A tropical landscape of sweeping beaches, shimmering backwaters and silhouettes of Chinese fishing nets have contributed to the gradual increase in the popularity of Kerala tourism. Stretching for 550 km along the Malabar coast, Kerala state is a holiday haven.
Allapuzha and Alleppey is probably where your calendar backwaters photo from Kerala was shot or the ones you’ve seen in the Kerala Tourism ads. It’s the destination most travellers anticipate. The panoramic photos of wooden houseboats floating calmly on the blue waterways framed by swinging palm trees in the background is quite an accurate picture of Alleppey. If you have been dreaming about the surreal backwaters of Kerala, Alleppey is your fantasy land.
Thekkady is alluring for its wildlife and its plantations. Most famously known to house Elephants, this small, yet highly significant town is also home to large spice plantations. No sane traveller, looking to find the heart of Kerala will skip this place from his Kerala Tourist Places list. Thekkady brings it closer to the natural culture of Kerala, quite literally to its wild side.
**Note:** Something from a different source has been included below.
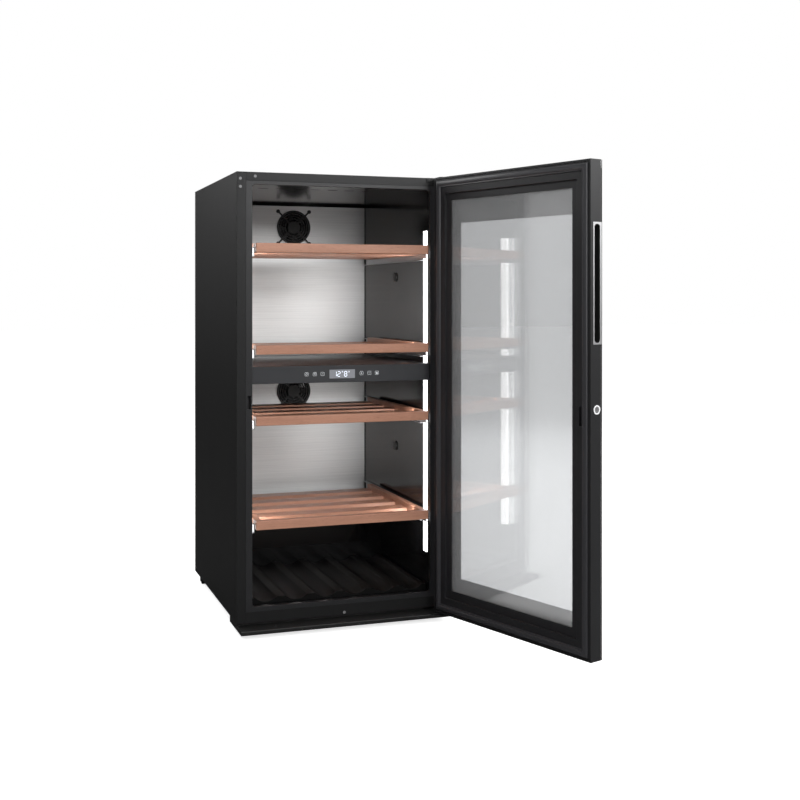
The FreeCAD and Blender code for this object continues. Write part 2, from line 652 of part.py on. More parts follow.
def makeCoolingUnit():
    """What stands in the bay at the back: compressor, condenser, fan, drip tray, cover and inlet."""
    across, back = d.compressorAcross, d.compressorBack
    spots = [(across + x, back + y) for x in (-68, 68) for y in (-46, 46)]
    floor = d.trayFloor + 2
    keep("compressor_mounts", group(*(rod("Z", 9, floor, floor + 12, x, y) for x, y in spots)))
    radius = d.compressorRadius
    can = turned("Z", [(0, 35), (radius - 12, 35), (radius, 47), (radius, 95), (radius - 6, 108),
                       (radius - 20, 120), (radius - 40, 128), (0, 131)], across, back, 0)
    foot = box((across - 80, across + 80), (back - 58, back + 58), (floor + 12, 35))
    relayCover = box((across + radius - 12, across + radius + 26), (back - 24, back + 24), (52, 98))
    keep("compressor", fuse(can, foot, relayCover))
    fins = [box((d.condenserLeft, d.condenserRight), (506 + 9 * i, 506.8 + 9 * i), (floor, 106))
            for i in range(15)]
    tubes = [rod("Y", 3.5, 500, 638, x, z) for x in (-220, -170) for z in (48, 70, 92)]
    discharge = rod("X", 3, -170, 66, 628, 70)
    keep("condenser", fuse(*fins, *tubes, discharge))
    stand = [box((-96, -94), (540, 604), (floor, 105)), box((-94, -76), (540, 604), (floor, floor + 2))]
    motor = [rod("X", 18, -110, -96, back, 70), rod("X", d.shaftRadius, -120, -110, back, 70)]
    keep("condenser_fan_motor", fuse(*stand, *motor))
    keep("condenser_fan_impeller", impeller("X", sized(-122), 10.0, d.bayFanReach, back, sized(70), (1.5, 11)))
    dripOut = box((-272, -140), (562, 650), (106, 120))
    keep("drip_tray", cut(dripOut, box((-270.5, -141.5), (563.5, 648.5), (107.5, 122))))
    coverTop = sloped(d.bayLow, backIn - d.bayRiser) - 0.5
    plate = box((-skinIn, skinIn), (backIn, d.cabinetDepth), (37, coverTop))
    slots = [box((x, x + 60), (650, 665), (z, z + 5)) for x in (-190, -100, -10, 80, 170)
             for z in (66, 82, 98, 114, 130, 146)]
    socket = box((-258, -222), (650, 665), (50, 84))
    keep("compressor_cover", cut(plate, socket, *slots))
    body = box((-258, -222), (642, d.cabinetDepth), (50, 84))
    flange = box((-266, -214), (d.cabinetDepth, d.cabinetDepth + 2), (44, 90))
    mouth = box((-253, -227), (645, 670), (56, 78))
    pins = [box((x, x + 2), (644, 655), (z, z + 5)) for x, z in ((-248, 69), (-234, 69), (-241, 60))]
    keep("power_inlet", fuse(cut(fuse(body, flange), mouth), *pins))


def makeScrews():
    """Every visible screw head: plinth, hinge bracket, rear panel and compressor cover."""
    heads = [turned("Z", [(0, 0), (5, 0), (5, 0.5), (3, 1.5), (0, 1.5)], x, y, d.plinthTop)
             for x, y in ((-197, -21), (197, -21), (262, -24))]
    heads += [turned("Y", [(0, 0), (3.6, 0), (3.2, -1.2), (0, -1.5)], x, -2.5, 1234) for x in (250, 262)]
    rear = [(-288, 50), (288, 50), (-288, 190), (288, 190), (0, 190)]
    rear += [(x, z) for x in (-288, 0, 288) for z in (212, 1228)]
    heads += [turned("Y", [(0, 0), (4, 0), (3.5, 2), (0, 2.4)], x, d.cabinetDepth, z) for x, z in rear]
    keep("screws", group(*heads))



def makeTopHinge():
    """The bracket on the cabinet's front face whose tongue and pin reach over the door's top edge."""
    upright = box((243, 295.5), (-2.5, 0), (1228, d.cabinetTop))
    tongue = pad("XY_Plane", rectangle((266, 295.5), (-45, -2.5)), d.doorTop + 0.6, d.cabinetTop)
    rounded(tongue, 9, "Z", lambda c: c.y < -40)
    pin = turned("Z", [(0, 1222), (3, 1222), (d.pinRadius, 1224), (d.pinRadius, 1239), (0, 1239)],
                 d.hingeAcross, d.hingeDeep, 0)
    keep("top_hinge", fuse(upright, tongue, pin))


def makeDoorFrame():
    """The hollow door frame, the bezel on its inner side, the gasket and the triple glazing."""
    outside = (-half, half)
    tall = (d.doorBottom, d.doorTop)
    front = d.doorFront + d.pane
    wall = d.frameWall
    section = ring(outside, (front, d.frameBack), tall, d.frameWidth)
    hollow = ring((-half + wall, half - wall), (front + wall, d.frameBack - wall),
                  (d.doorBottom + wall, d.doorTop - wall), d.frameWidth - wall * 2)
    rim = ring(outside, (d.frameBack, d.doorBack), tall, d.rimWidth)
    cupSpace = box((-half - 1, -half + wall + 1), (d.cupFront - d.cupWall, d.cupBack + d.cupWall),
                   (d.cupBottom - d.cupWall, d.cupTop + d.cupWall))
    lockSpace = rod("X", d.lockSleeve, -half - 1, -half + wall + 1, d.lockDeep, d.lockHigh)
    tongueSlot = box((camMiddle - d.strikeHalf, camMiddle + d.strikeHalf), (-14, -5),
                     (d.strikeBottom - 12, d.strikeTop))
    bushes = [rod("Z", d.bushRadius, low, high, d.hingeAcross, d.hingeDeep)
              for low, high in ((20, d.doorBottom + 17), (d.doorTop - 17, 1240))]
    frame = cut(fuse(section, rim), hollow, cupSpace, lockSpace, tongueSlot, *bushes)
    keep("door_frame", frame, onDoor=True)
    inset = d.bezelInset
    step = d.stepInset
    paneBack = d.innerPane + d.pane
    plate = ring((-half + inset, half - inset), (d.frameBack, d.doorBack),
                 (d.doorBottom + inset, d.doorTop - inset), step - inset)
    turnIn = ring((-half + step - 3, half - step + 3), (paneBack, d.doorBack),
                  (d.doorBottom + step - 3, d.doorTop - step + 3), 4)
    lip = box((-half + step, half - step), (paneBack, paneBack + 2),
              (d.doorBottom + step, d.doorTop - step))
    window = box((-d.windowHalf, d.windowHalf), (-20, 0), (d.windowBottom, d.windowTop))
    keep("door_inner_frame", cut(fuse(plate, turnIn, cut(lip, window)), tongueSlot), onDoor=True)
    gasket = d.gasketInset
    seal = ring((-half + gasket, half - gasket), (d.doorBack, d.gasketFace),
                (d.doorBottom + gasket, d.doorTop - gasket), d.gasketWidth)
    groove = ring((-half + gasket + 6, half - gasket - 6), (d.gasketFace - 1.2, d.gasketFace + 1),
                  (d.doorBottom + gasket + 6, d.doorTop - gasket - 6), 6)
    keep("door_gasket", cut(seal, groove), onDoor=True)
    keep("outer_glass", pad("XZ_Plane", rectangle(outside, tall), d.doorFront, front), onDoor=True)
    inner = rectangle((-255.5, 255.5), (69, 1195))
    panes = [pad("XZ_Plane", inner, face, face + d.pane) for face in (d.middlePane, d.innerPane)]
    keep("inner_glass", group(*panes), onDoor=True)
    reach = d.spacerHalf
    spacers = [ring((-reach, reach), y, (72.5, 1191.5), d.spacerWidth)
               for y in ((front, d.middlePane), (d.middlePane + d.pane, d.innerPane))]
    keep("glass_spacers", group(*spacers), onDoor=True)
    tubes = [cut(rod("Z", d.bushRadius, low, high, d.hingeAcross, d.hingeDeep),
                 rod("Z", d.pinRadius + d.runningGap, low - 1, high + 1, d.hingeAcross, d.hingeDeep))
             for low, high in ((d.doorBottom, d.doorBottom + 17), (d.doorTop - 17, d.doorTop))]
    keep("hinge_bushes", group(*tubes), onDoor=True)
    glide = box((-5, 20), (-34, -18), (d.doorBottom - 2, d.doorBottom))
    stop = box((-228, -218), (-30, -22), (d.doorBottom - 1.6, d.doorBottom))
    keep("door_glides", group(glide, stop), onDoor=True)


def makeHandleAndLock():
    """The recessed grip in the door's free edge, and the key lock below it."""
    surround = pad("YZ_Plane", rectangle((d.handleFront, d.handleBack), (d.handleBottom, d.handleTop)),
                   -half - 0.9, -half)
    rounded(surround, 1.5, "X")
    cupOut = pad("YZ_Plane", rectangle((d.cupFront - d.cupWall, d.cupBack + d.cupWall),
                                       (d.cupBottom - d.cupWall, d.cupTop + d.cupWall)),
                 -half, -half + d.cupDepth)
    cupIn = pad("YZ_Plane", rectangle((d.cupFront, d.cupBack), (d.cupBottom, d.cupTop)),
                -half - 2, -half + d.cupDepth - d.cupWall)
    rounded(cupIn, 8, "X")
    keep("handle_cup", cut(cupOut, cupIn), onDoor=True)
    mouth = pad("YZ_Plane", rectangle((d.cupFront, d.cupBack), (d.cupBottom, d.cupTop)),
                -half - 2, -half + 1)
    rounded(mouth, 8, "X")
    keep("handle_surround", cut(surround, mouth), onDoor=True)
    sleeve = rod("X", d.lockSleeve, -half, -d.camNear - d.camThick - 1, d.lockDeep, d.lockHigh)
    flange = rod("X", d.lockFlange, -half - 1.2, -half, d.lockDeep, d.lockHigh)
    bore = rod("X", d.plugBody + d.runningGap, -half - 5, -200, d.lockDeep, d.lockHigh)
    keep("lock_housing", cut(fuse(sleeve, flange), bore), onDoor=True)
    barrel = rod("X", d.plugBody, -half - 0.8, -d.camNear - d.camThick, d.lockDeep, d.lockHigh)
    keyhole = box((-half - 2, -half + 12), (d.lockDeep - 0.9, d.lockDeep + 0.9),
                  (d.lockHigh - 4, d.lockHigh + 4))
    keep("lock_barrel", cut(barrel, keyhole), onDoor=True)
    thin = (-d.camNear - d.camThick, -d.camNear)
    arm = box(thin, (d.lockDeep - 4.5, d.lockDeep + 4.5), (d.lockHigh - d.camReach + 4.5, d.lockHigh))
    tip = rod("X", 4.5, thin[0], thin[1], d.lockDeep, d.lockHigh - d.camReach + 4.5)
    hub = rod("X", 7.5, thin[0], thin[1], d.lockDeep, d.lockHigh)
    keep("lock_tongue", fuse(arm, tip, hub), onDoor=True)


def swingDoor():
    """Turns every door piece about the hinge from closed to standing open."""
    axis = Vector(d.hingeAcross.number, d.hingeDeep.number, 0)
    swing = Placement(Vector(), Rotation(Vector(0, 0, 1), d.doorAngle.number), axis)
    for obj in doorPieces:
        obj.Placement = swing.multiply(obj.Placement)


def checkAndWrite():
    for obj in doc.Objects:
        if "Invalid" in obj.State or "Error" in obj.State:
            raise RuntimeError(f"{obj.Name} ({obj.Label}) is {obj.State}")
    os.makedirs("parts", exist_ok=True)
    for label, obj in kept.items():
        shape = obj.Shape
        if shape.isNull() or not shape.isValid() or shape.Volume <= 0:
            raise RuntimeError(f"{label} has no valid solid")
        shape.exportStep(f"parts/{label}.step")
        print(f"{label}: {len(shape.Solids)} solid(s), {shape.Volume / 1000:.1f} cm3")
    print(len(kept), "nodes")


makeCase()
makeFrontRing()
makeLiner()
makeBackPanels()
makeDivider()
makeLights()
makeShelves()
makePlinth()
makeTray()
makeCoolingUnit()
makeTopHinge()
makeDoorFrame()
makeHandleAndLock()
makeScrews()
doc.recompute()
swingDoor()
doc.recompute()
checkAndWrite()
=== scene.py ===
import math

import bpy
from mathutils import Matrix, Vector


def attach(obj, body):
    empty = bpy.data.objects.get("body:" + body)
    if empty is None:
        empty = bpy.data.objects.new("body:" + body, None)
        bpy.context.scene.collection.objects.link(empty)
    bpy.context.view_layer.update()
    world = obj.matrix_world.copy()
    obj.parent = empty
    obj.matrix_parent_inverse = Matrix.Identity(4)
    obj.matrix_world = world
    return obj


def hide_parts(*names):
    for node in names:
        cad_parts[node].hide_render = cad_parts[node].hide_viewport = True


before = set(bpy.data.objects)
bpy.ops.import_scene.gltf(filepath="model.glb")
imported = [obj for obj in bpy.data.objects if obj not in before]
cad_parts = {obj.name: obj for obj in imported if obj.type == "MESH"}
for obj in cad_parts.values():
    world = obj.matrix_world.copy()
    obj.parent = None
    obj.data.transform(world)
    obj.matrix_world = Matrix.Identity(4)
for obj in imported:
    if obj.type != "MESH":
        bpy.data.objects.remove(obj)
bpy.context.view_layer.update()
scene = bpy.context.scene

# the door stands open in the frame; its pieces are modelled closed and then swung
hinge = {"x": 0.2855, "y": -0.035, "angle": 108}
doorSwing = (Matrix.Translation((hinge["x"], hinge["y"], 0))
             @ Matrix.Rotation(math.radians(hinge["angle"]), 4, "Z")
             @ Matrix.Translation((-hinge["x"], -hinge["y"], 0)))


def deselectAll():
    bpy.ops.object.select_all(action="DESELECT")


def pick(obj):
    deselectAll()
    obj.select_set(True)
    bpy.context.view_layer.objects.active = obj


def bakePlace(obj):
    pick(obj)
    bpy.ops.object.transform_apply(location=True, rotation=True, scale=True)


def addBlock(name, x, y, z):
    deselectAll()
    middle = [(a + b) / 2 for a, b in (x, y, z)]
    size = (x[1] - x[0], y[1] - y[0], z[1] - z[0])
    bpy.ops.mesh.primitive_cube_add(size=1, location=middle, scale=size)
    obj = bpy.context.object
    obj.name = name
    bakePlace(obj)
    return obj


def applyModifiers(obj):
    pick(obj)
    for modifier in list(obj.modifiers):
        bpy.ops.object.modifier_apply(modifier=modifier.name)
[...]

The art hub of Kerala and by an extension the rest of the south, Kochi is where culture epitomizes vibrant colours and spreads itself across the canvas. This port town reminds you of a fishing village from any Indian novel and holds the intimacy of a rural setting juxtaposed against the vibrancy of its urban centers. It hosts the Biennale annually to display works of new and known artists. You can get it all in Kochi.
Thrissur is unofficially accepted as the cultural capital of Kerala. Host to a number of festivals, in Thrissur there's always something to celebrate. Also caller Trichur, here is where the local culture comes alive on your Kerala Itinerary. The annual Elephant Festival, Pooram is what actually puts this little district on the country map. A mix of extravagant temples and churches lace the streets of this town and there's never a thing to be missed here.